Recently I think I've found why this happens, but the intent of current
ubik behavior can be confusing, so input from others more familiar with
the original ubik design would be helpful in fixing this. (Derrick has
already been helpful so far in jabber, but there's more here.)
The basic problem is that, during a write, we send a VOTE_Beacon message
to other sites using a trans id based on dbase->writeTidCounter, and we
send a DISK_Begin message to other sites using a trans id based on
dbase->tidCounter. (see ubeacon_Interact and BeginTrans)
As far as I can make out, writeTidCounter is incremented by 2 every
write transaction, and tidCounter is incremented by 2 every transaction.
So, typically, when tidCounter is large enough to roll over and be
negative, writeTidCounter is a relatively small positive number.
So when the current transaction on a non-sync-site has a negative
counter (since it is based on tidCounter), and it receives a beacon with
a positive counter (since it is based on writeTidCounter), SVOTE_Beacon
will invalidate the current transaction since the received trans ID has
a greater counter than the current trans ID. The current transaction
will then abort on the next RPC for that transaction.
My first question about this was "what is the transaction ID in
VOTE_Beacon even for?" but I think that was answered well enough by
conversing with derrick in jabber. I _think_ this is just an added
safety check to abort any write transaction if we receive a beacon from
another sync site that has another write transaction in progress. The
atid parameter in SVOTE_Beacon can probably just be ignored without ill
effects (though I haven't tried it yet), but it's one less safety check.
So, the next question is "what transaction ID should VOTE_Beacon really
be using?" I believe it is supposed to be sending the transaction ID for
the current in-progress write transaction if there is one, so we need to
be recording what that transaction was. It seems like maybe
writeTidCounter should be this, but it's not. So, we should either be
setting writeTidCounter to tidCounter on every write transaction, or we
should make DISK_Begin send writeTidCounter on new writes. I'm inclined
to go with the former, as that already happens under a UBIK_PAUSE
define; we could just make it unconditional.
Now, the last question I have is about urecovery_CheckTid itself. Since
this is supposed to check if the given tid matches the "current" tid, I
have always been confused why it checks if the given tid counter is
greater than the current tid counter, instead of just not-equal-to. If
the test was a simply inequality test, I think the above issue would
have been much more apparent and been found sooner.

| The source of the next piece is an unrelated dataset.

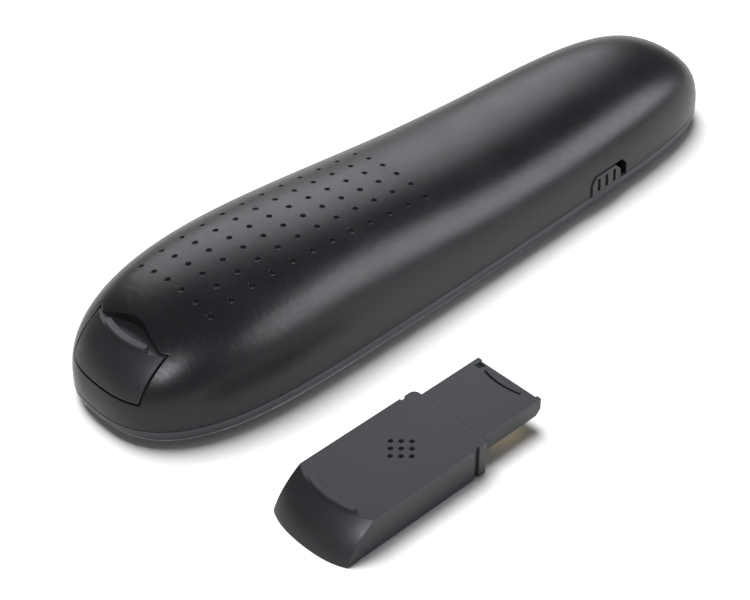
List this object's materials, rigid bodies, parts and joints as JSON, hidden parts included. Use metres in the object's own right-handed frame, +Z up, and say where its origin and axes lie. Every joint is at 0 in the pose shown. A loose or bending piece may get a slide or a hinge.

So, based on all of this, I propose to do three things:
1. Set writeTidCounter = tidCounter on beginning write transactions
instead of incrementing writeTidCounter by 2.
2. Change urecovery_CheckTid to strictly check if the given transaction
id is _equal_ to the current transaction id, not just if it is equal
or happened before the current transaction.
3. To accomodate ubik sites without the change in "1.", change
SVOTE_Beacon to only check the epoch of the given transaction id,
and ignore the tid counter. Otherwise, we will abort valid
transactions due to other sites giving us a bogus transaction id in
VOTE_Beacon messages. This relaxes the supposed safety check
somewhat, but if other sites are sending bogus trans id counters, we
can't really check them.
Objections and corrections welcome. Any changes will be going through
review in gerrit, too, of course, but I haven't implemented any of this
yet, so... if there's objections to this conceptually, it'd be best to
get them out sooner.
--
Andrew Deason
adeason@sinenomine.net